My rough plan follows.  I quote some numbers for memory savings below
based on an -flto -g bootstrap of `llvm-lto` (i.e., running `llvm-lto`
on `llvm-lto.lto.bc`, an already-linked bitcode file dumped by ld64's
-save-temps option) that currently peaks at 15.3GB.

 1. Introduce `MDUser`, which inherits from `User`, and whose `Use`s
    must all be metadata.  The cost per operand is 1 pointer, vs. 4
    pointers in an `MDNode`.

 2. Create `MDLineTable` as the first subclass of `MDUser`.  Use normal
    fields (not `Value`s) for the line and column, and use `Use`
    operands for the metadata operands.

    On x86-64, this will save 104B / line table entry.  Linking
    `llvm-lto` uses ~7M line-table entries, so this on its own saves
    ~700MB.

    Sketch of class definition:

        class MDLineTable : public MDUser {
          unsigned Line;
          unsigned Column;
        public:
          static MDLineTable *get(unsigned Line, unsigned Column,
                                  MDNode *Scope);
          static MDLineTable *getInlined(MDLineTable *Base, MDNode *Scope);
          static MDLineTable *getBase(MDLineTable *Inlined);

          unsigned getLine() const { return Line; }
          unsigned getColumn() const { return Column; }
          bool isInlined() const { return getNumOperands() == 2; }
          MDNode *getScope() const { return getOperand(0); }
          MDNode *getInlinedAt() const { return getOperand(1); }
        };

    Proposed assembly syntax:

        ; Not inlined.
        !7 = metadata !MDLineTable(line: 45, column: 7, scope: metadata !9)

        ; Inlined.
        !7 = metadata !MDLineTable(line: 45, column: 7, scope: metadata !9,
                                   inlinedAt: metadata !10)

        ; Column defaulted to 0.
        !7 = metadata !MDLineTable(line: 45, scope: metadata !9)

    (What colour should that bike shed be?)

 3. (Optional) Rewrite `DebugLoc` lookup tables.  My profiling shows
    that we have 3.5M entries in the `DebugLoc` side-vectors for 7M line
    table entries.  The cost of these is ~180B each, for another
    ~600MB.

    If we integrate a side-table of `MDLineTable`s into its uniquing,
    the overhead is only ~12B / line table entry, or ~80MB.  This saves
    520MB.

    This is somewhat perpendicular to redesigning the metadata format,
    but IMO it's worth doing as soon as it's possible.

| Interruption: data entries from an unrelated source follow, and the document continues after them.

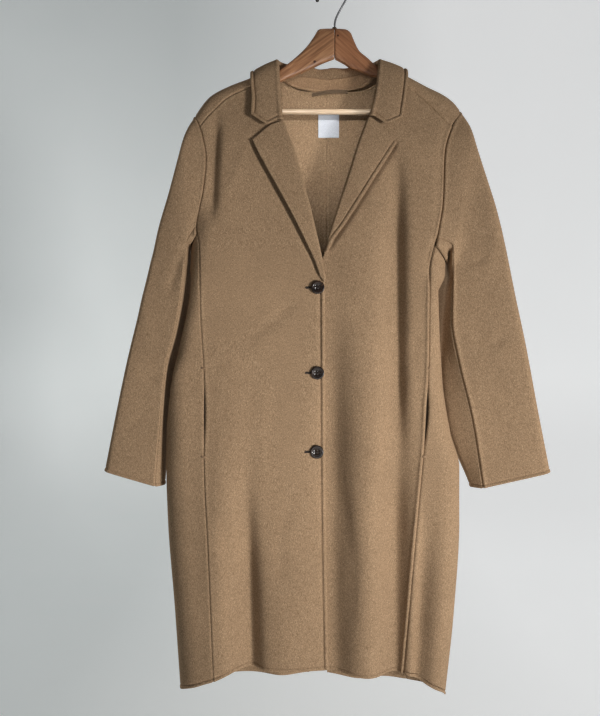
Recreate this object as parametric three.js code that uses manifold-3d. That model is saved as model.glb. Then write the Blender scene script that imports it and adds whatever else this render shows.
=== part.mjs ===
// A single-breasted camel wool overcoat on a wooden suit hanger.
//
// Millimetres. +Z is up, the coat faces -Y, and +X is the wearer's left. The origin is the inside top
// of the hanger's hook, where the hanger is held. "Right" and "left" are the wearer's: right is -X.
//
// Every cloth piece is a wall of even thickness on a curved middle surface. One function gives the
// surface of the body, and the panels are stretches of it between seams. Lapels, collar, label and
// loop are made from the panels' own surfaces, moved out. The sleeves are lofted from section tables.

import * as THREE from "three";
import { mergeVertices } from "three/addons/utils/BufferGeometryUtils.js";
import Module from "manifold-3d";

const wasm = await Module();
wasm.setup();

// ---------------------------------------------------------------- driving sizes

const WALL = 2.4; // double-faced wool
const THIN_WALL = 1.0; // pocket bag, label and loop
const SEAM_GAP = 0.4; // between neighbouring pieces
const UNDERLAP = 4.4; // how far the left front lies behind the right one at the centre

const HANGER_PLANE_Y = 0; // the shoulder ridges lie on the hanger
const EDGE_Y = -8; // depth of the body's side edges
const SHOULDER_ROUND = 26; // height of the rounding over the shoulders
const ARMHOLE_DROP = 26; // how far the underarm curve dips below the side seams' tops
const CENTRE_BACK_X = -7;

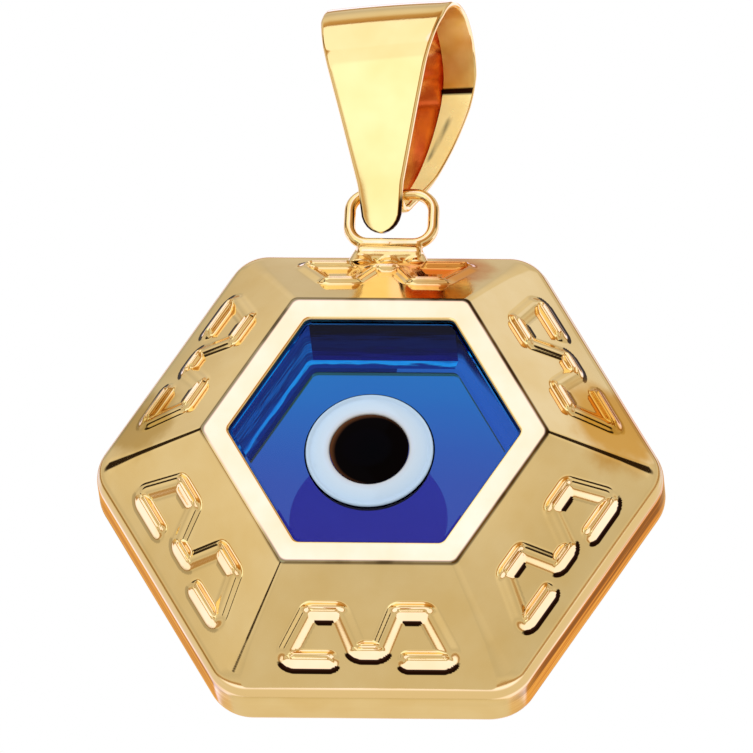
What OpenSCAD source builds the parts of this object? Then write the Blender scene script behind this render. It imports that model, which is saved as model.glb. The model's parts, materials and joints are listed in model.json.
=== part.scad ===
// A hexagonal eye pendant on a folded bail, modelled as it hangs from a chain.
// Millimetres, +Z up, +X to the right, the face looks along -Y.
// The origin is where the chain bears: the top of the bail's inside.

/* [Case] */
// Corner radius of the rim before its corners are rounded
rim_r = 10.3; // [9.5:0.1:11]
// Rounding of the six rim corners, seen from the front
rim_corner = 1.7; // [1:0.1:2.2]
// Corner radius of the flat face, out to where the panels start
face_r = 6.15; // [5.9:0.05:6.4]
// Corner radius of the window in the face
window_r = 5.18; // [5:0.02:5.3]
// Depth from the face to the front edge of the rim
panel_depth = 3.2; // [2.8:0.1:3.4]
// Depth from the face to the flat back
case_depth = 5.2; // [5:0.1:5.6]
// Thickness of the stamped gold
wall = 0.3; // [0.25:0.01:0.35]
// Width of the lip that is turned in behind the back plate
lip_w = 0.5; // [0.4:0.05:0.7]

/* [Key ornament] */
// Width of the raised stroke
stroke_w = 0.62; // [0.4:0.02:0.7]
// Height of the raised stroke above the panel
stroke_h = 0.22; // [0.1:0.01:0.3]
// Distance down the panel from the face edge to the top bars
key_top = 1.8; // [1.6:0.05:1.9]
// Distance down the panel from the face edge to the middle of the valley
key_valley = 3.2; // [3:0.05:3.3]
// Distance down the panel from the face edge to the foot bars
key_foot = 3.55; // [3.5:0.05:3.75]

/* [Glass and eye] */
// How far the front of the glass sits behind the face
glass_inset = 0.2; // [0.15:0.01:0.25]
// How far the block reaches past the window's corners
glass_margin = 0.32; // [0.25:0.01:0.4]
// Corner radius of the opening in the back plate
back_window_r = 5.1; // [4.9:0.05:5.2]
// Diameter of the white ring
ring_d = 4.4; // [4:0.1:4.6]
// Diameter of the dark pupil
pupil_d = 2.75; // [2.4:0.05:3]
// Height of the eye's dome above the glass
dome_h = 0.3; // [0.2:0.02:0.32]
// Sideways place of the eye in the window
eye_x = -0.15; // [-0.5:0.05:0.5]
// Height of the eye in the window, below the middle
eye_z = -0.75; // [-0.8:0.05:0.2]

/* [Loop] */
// Depth of the loop behind the face, above the centre of mass
loop_depth = 3; // [2.9:0.02:3.1]
// Height of the loop's top wire above the middle of the window
loop_rise = 11.31; // [11.1:0.05:11.5]
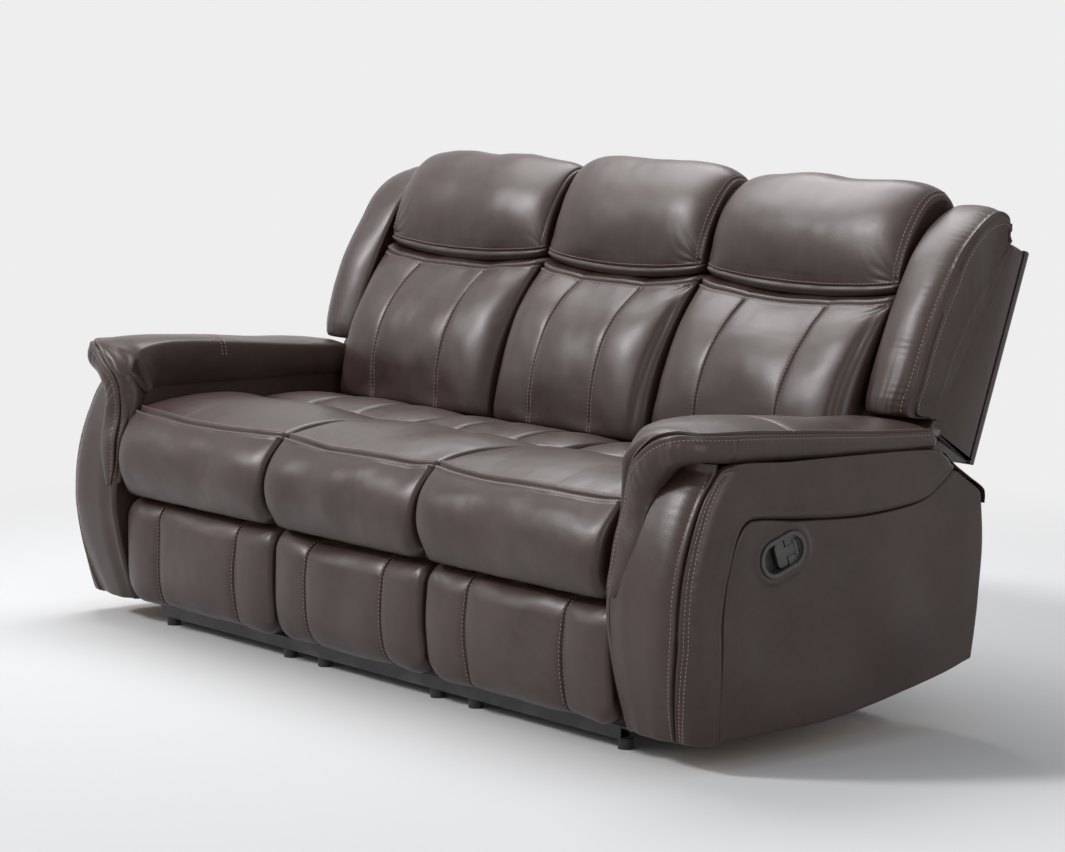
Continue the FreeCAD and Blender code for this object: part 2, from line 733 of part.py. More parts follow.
def racetrack(x, radius):
    """The latch's long round shape, in its own axes."""
    return bar(x, (-LATCH_HALF_RUN, 0), (LATCH_HALF_RUN, 0), radius)


def latch_cross_rod(radius, half_length, x):
    """A rod across the latch at the lever's hinge, in the latch's own axes."""
    return Part.makeCylinder(radius, 2 * half_length, Vector(x, LEVER_HINGE_AT, -half_length))


LEVER_X = -LEVER_SETBACK - LEVER_THICKNESS / 2


def latch_pocket():
    """The hole that the latch bezel drops into."""
    depth = (-LATCH_DEPTH - LATCH_POCKET_CLEARANCE, LATCH_DEPTH)
    return latch_placed(racetrack(depth, LATCH_RADIUS + LATCH_POCKET_CLEARANCE))


def latch_pin():
    """The steel pin that the release lever turns on."""
    return latch_placed(latch_cross_rod(LATCH_PIN_RADIUS, LATCH_PIN_HALF_LENGTH, LEVER_X))


def latch_bezel():
    """The moulded dish of the release latch, with a flange on the upholstery."""
    dish = racetrack((-LATCH_DEPTH, LATCH_FLANGE_THICKNESS), LATCH_RADIUS)
    flange = racetrack((0, LATCH_FLANGE_THICKNESS), LATCH_RADIUS + LATCH_FLANGE)
    floor = -LATCH_DEPTH + LATCH_WALL
    inside = (floor, LATCH_FLANGE_THICKNESS + 1)
    hollow = racetrack(inside, LATCH_RADIUS - LATCH_WALL).cut(latch_ledge(floor))
    shell = fused([dish, flange]).cut(hollow)
    return latch_placed(shell.cut(latch_cross_rod(LATCH_PIN_RADIUS, LATCH_PIN_HALF_LENGTH, LEVER_X)))


def latch_ledge(floor):
    """The raised rear of the dish, level with the lever and slotted for its neck and hub."""
    x = (floor, -LEVER_SETBACK)
    ledge = block(x, (LATCH_LEDGE_AT, LATCH_HALF_RUN + LATCH_RADIUS), (-LATCH_RADIUS, LATCH_RADIUS))
    neck = LEVER_NECK_HALF_WIDTH + LEVER_PLAY
    hub = LEVER_HUB_HALF_LENGTH + LEVER_PLAY
    reach = LEVER_HUB_RADIUS + LEVER_PLAY
    ledge = ledge.cut(block(x, (LATCH_LEDGE_AT, LEVER_HINGE_AT + reach), (-neck, neck)))
    return ledge.cut(block(x, (LEVER_HINGE_AT - reach, LEVER_HINGE_AT + reach), (-hub, hub)))


def latch_lever():
    """The release paddle: a wide grip with round front corners, a neck and a hub on the pin."""
    x = (LEVER_X - LEVER_THICKNESS / 2, LEVER_X + LEVER_THICKNESS / 2)
    edge = LEVER_HALF_WIDTH - LEVER_CORNER
    corner_at = LEVER_FRONT + LEVER_CORNER
    grip = block(x, (corner_at, LEVER_SHOULDER), (-LEVER_HALF_WIDTH, LEVER_HALF_WIDTH))
    rim = bar(x, (corner_at, -edge), (corner_at, edge), LEVER_CORNER)
    neck = block(x, (LEVER_SHOULDER, LEVER_HINGE_AT), (-LEVER_NECK_HALF_WIDTH, LEVER_NECK_HALF_WIDTH))
    hub = latch_cross_rod(LEVER_HUB_RADIUS, LEVER_HUB_HALF_LENGTH, LEVER_X)
    bore = latch_cross_rod(LATCH_PIN_RADIUS + HOLE_CLEARANCE, LATCH_PIN_HALF_LENGTH, LEVER_X)
    return latch_placed(fused([grip, rim, neck, hub]).cut(bore))


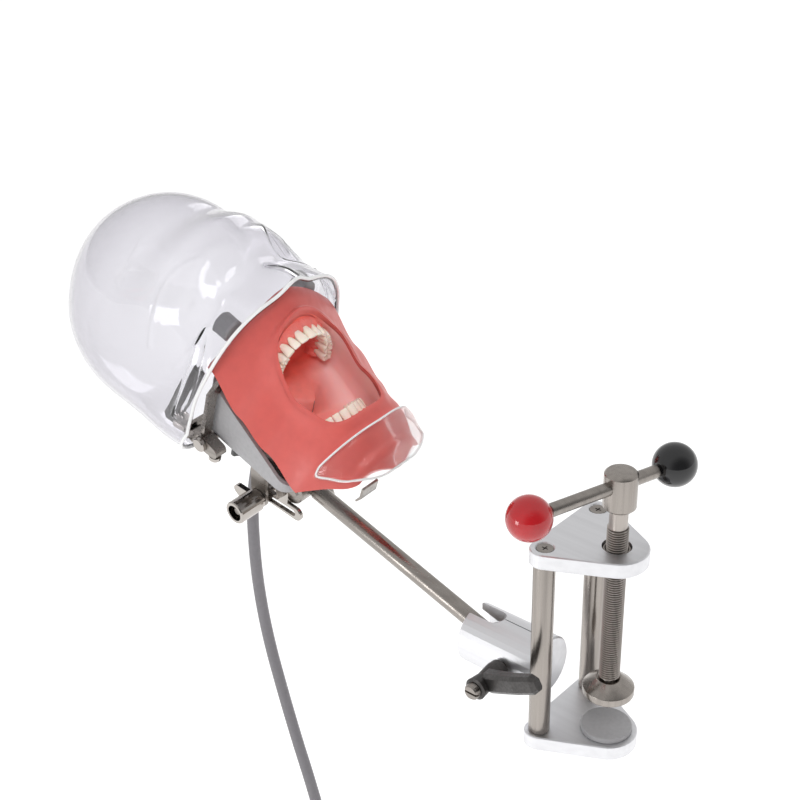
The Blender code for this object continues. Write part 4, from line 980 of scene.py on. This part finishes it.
# %% Sky
world = bpy.data.worlds.new("studio")
world.use_nodes = True
bpy.context.scene.world = world
sky = world.node_tree
way = sky.nodes.new("ShaderNodeTexCoord")
facing = sky.nodes.new("ShaderNodeVectorMath")
facing.operation = "DOT_PRODUCT"
facing.inputs[1].default_value = (-0.45, -0.88, 0.12)
room = sky.nodes.new("ShaderNodeMapRange")
room.interpolation_type = "SMOOTHSTEP"
room.inputs["From Min"].default_value = 0.35
room.inputs["From Max"].default_value = 0.95
room.inputs["To Min"].default_value = 0.70
room.inputs["To Max"].default_value = 0.16
link(sky, way.outputs["Generated"], facing.inputs[0])
link(sky, facing.outputs["Value"], room.inputs["Value"])
link(sky, room.outputs["Result"], sky.nodes["Background"].inputs["Strength"])
sky.nodes["Background"].inputs["Color"].default_value = (1.0, 1.0, 1.0, 1.0)
print("sky strength", room.inputs["To Max"].default_value, "to",
      room.inputs["To Min"].default_value)

# %% [markdown]
# Two soft panels light the pieces without showing in the metal, a low strip gives the metal
# a streak, and a narrow spot reaches into the open mouth.

# %% Lamps


def facing_point(at, aim):
    """A lamp's matrix at a point, with its beam towards another point."""
    beam = Vector(aim) - Vector(at)
    return Matrix.Translation(at) @ beam.to_track_quat("-Z", "Y").to_matrix().to_4x4()


def panel(name, at, aim, size, power, shows=True):
    """A square area light that faces a point; shows says if shiny surfaces mirror it."""
    data = bpy.data.lights.new(name, "AREA")
    data.shape, data.size, data.energy = "SQUARE", size, power
    lamp = bpy.data.objects.new(name, data)
    lamp.matrix_world = facing_point(at, aim)
    lamp.visible_glossy = shows
    bpy.context.collection.objects.link(lamp)
    return lamp


MIDDLE_OF_UNIT = (0, 0.25, 0.15)
panel("key", (-0.9, -0.7, 1.5), MIDDLE_OF_UNIT, 0.7, 9.0, False)
panel("rim", (1.3, 0.9, 0.9), MIDDLE_OF_UNIT, 0.8, 5.0, False)
panel("low_strip", (-1.5, 0.6, 0.1), (0, 0.15, 0.1), 0.4, 3.0)

mouth_data = bpy.data.lights.new("mouth_light", "SPOT")
mouth_data.energy, mouth_data.shadow_soft_size = 9.0, 0.06
mouth_data.spot_size, mouth_data.spot_blend = math.radians(11), 1.0
mouth_light = bpy.data.objects.new("mouth_light", mouth_data)
mouth_light.matrix_world = facing_point((-0.62, -0.32, 0.85), placed([[0, -55, 60]], HEAD)[0])
mouth_light.visible_glossy = False
bpy.context.collection.objects.link(mouth_light)
bpy.context.scene.view_settings.view_transform = "Standard"
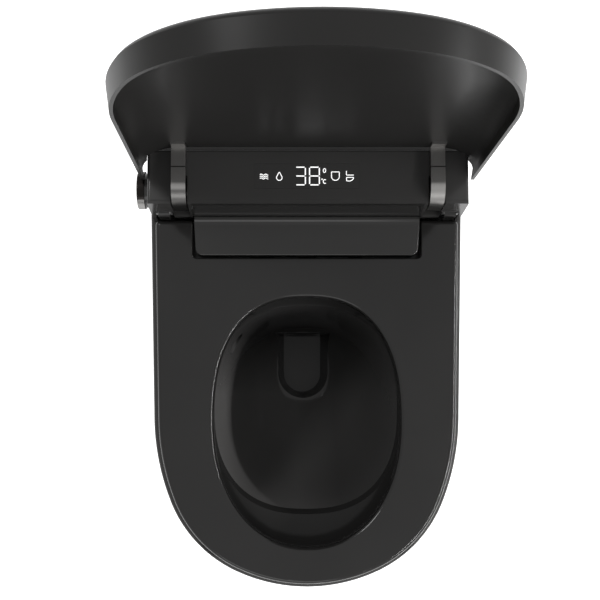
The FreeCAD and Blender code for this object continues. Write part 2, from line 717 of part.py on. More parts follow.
def hood_riser():
    """Upright part of the hood that hides the console's front, with a curved foot."""
    lean = (console_front - console_foot) / (console_top - rim_height)
    low, high = hood_top - 2.0, console_top - step_depth - 1.0
    back_low = console_foot + lean * (low - rim_height) - fit_gap
    back_high = console_foot + lean * (high - rim_height) - fit_gap
    points = [(back_low, low), (back_high, high), (back_high - riser_thick, high),
              (back_low - riser_thick, hood_top), (back_low - riser_thick, low)]
    half = hood_half_rear - 1.5
    riser = prism_yz(points, -half, half)
    y = back_low - riser_thick
    foot = box(-half, half, y - riser_foot, y + 0.2, low, hood_top + riser_foot)
    foot = foot.cut(rod(riser_foot, (-half - 1, y - riser_foot, hood_top + riser_foot),
                        (half + 1, y - riser_foot, hood_top + riser_foot)))
    return riser.fuse(foot)


def make_display_window():
    x0, x1, y0, y1 = window
    gap = 0.15
    return box(x0 + gap, x1 - gap, y0 + gap, y1 - gap, console_top - window_thick, console_top)


def make_display_frame():
    x0, x1, y0, y1 = window
    top, low = console_top - shell_wall, board_height + 14
    frame = box(x0 + 1, x1 - 1, y0, y1, low, top)
    return frame.cut(box(x0 + 5, x1 - 5, y0 + 4, y1 - 4, low - 1, top + 1))


def make_display_board():
    x0, x1, y0, y1 = window
    high = board_height + 14
    return box(x0 + 1, x1 - 1, y0, y1, high - 1.6, high)


# ---- heated seat --------------------------------------------------------------------
def ring(inset, low, high, rear=None):
    """Seat ring: D-shaped outside, oval opening and the notch around the hood."""
    arcs = front_arcs(rim_half, rim_radii, rim_turns, side_slope, rim_front, seat_inset + inset)
    back = (seat_rear if rear is None else rear) - inset
    body = prism(d_wire(arcs, side_slope, widen_end, back, max(6.0 - inset, 2.0), low), high - low)
    opening = prism(oval_wire(open_half + inset, open_front - inset, open_rear + inset, low - 1,
                              (open_fullness, fullness)), high - low + 2)
    notch = rounded_plate(-cut_half - inset, cut_half + inset, cut_front - inset, seat_rear + 30,
                          low - 1, high + 1, 6.0)
    return body.cut(opening).cut(notch)


def rounded_top(solid, top, reach, radius):
    """Round those top edges whose middle lies within the given distance of the axis."""
    edges = []
    for edge in solid.Edges:
        if edge.BoundBox.ZMin > top - 0.01 and reach(edge):
            edges.append(edge)
    return solid.makeFillet(radius, edges)


def is_opening(edge):
    return edge.BoundBox.XLength > 1.9 * open_half and edge.BoundBox.XLength < 2.1 * open_half \
        and edge.BoundBox.YMax < cut_front - 1 and edge.BoundBox.YLength > 200


def is_notch(edge):
    centre = edge.CenterOfMass
    return centre.y > cut_front - 1 and abs(centre.x) < cut_half + 1 and not is_opening(edge)


def make_seat_top():
    low = seat_top - seat_thick
    body = ring(0.0, low, seat_top)
    body = rounded_top(body, seat_top, is_opening, open_round)
    body = rounded_top(body, seat_top, lambda e: not is_opening(e) and not is_notch(e), 6.0)
    body = rounded_top(body, seat_top, is_notch, 1.5)
    return body.cut(ring(shell_wall, low - 1, seat_top - shell_wall - 2.0))


def make_seat_heater():
    high = seat_top - shell_wall - 2.0
    return ring(shell_wall + 8.0, high - 0.5, high)


def make_seat_bottom():
    low = seat_top - seat_thick
    return ring(shell_wall + fit_gap, low, low + shell_wall)


def seat_feet():
    return ((158.0, -110.0), (58.0, -351.0))


def make_seat_bumpers():
    pads = []
    for x, y in seat_feet():
        pad = rod(8.0, (x, y, rim_height), (x, y, seat_top - seat_thick))
        pads += [pad, mirrored(pad)]
    return Part.makeCompound(pads)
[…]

 4. Create `GenericDebugMDNode`, a transitional subclass of `MDUser`
    through an intermediate class `DebugMDNode` with an
    allocation-time-optional `CallbackVH` available for referencing
    non-metadata.  Change `DIDescriptor` to wrap a `DebugMDNode` instead
    of an `MDNode`.

    This saves another ~960MB, for a running total of ~2GB.

    Proposed assembly syntax:

        !7 = metadata !GenericDebugMDNode(tag: DW_TAG_compile_unit,
                                          fields: "0\00clang 3.6\00...",
                                          operands: { metadata !8, ... })

        !7 = metadata !GenericDebugMDNode(tag: DW_TAG_variable,
                                          fields: "global_var\00...",
                                          operands: { metadata !8, ... },
                                          handle: i32* @global_var)

    This syntax pulls the tag out of the current header-string, calls
    the rest of the header "fields", and includes the metadata operands
    in "operands".

 5. Incrementally create subclasses of `DebugMDNode`, such as
    `MDCompileUnit` and `MDSubprogram`.  Sub-classed nodes replace the
    "fields" and "operands" catch-alls with explicit names for each
    operand.

    Proposed assembly syntax:

        !7 = metadata !MDSubprogram(line: 45, name: "foo", displayName: "foo",
                                    linkageName: "_Z3foov", file: metadata !8,
                                    function: i32 (i32)* @foo)

 6. Remove the dead code for `GenericDebugMDNode`.

 7. (Optional) Refactor `DebugMDNode` sub-classes to minimize RAUW
    traffic during bitcode serialization.  Now that metadata types are
    known, we can write debug info out in an order that makes it cheap
    to read back in.

    Note that using `MDUser` will make RAUW much cheaper, since we're
    using the use-list infrastructure for most of them.  If RAUW isn't
    showing up in a profile, I may skip this.

Does this direction seem reasonable?  Any major problems I've missed?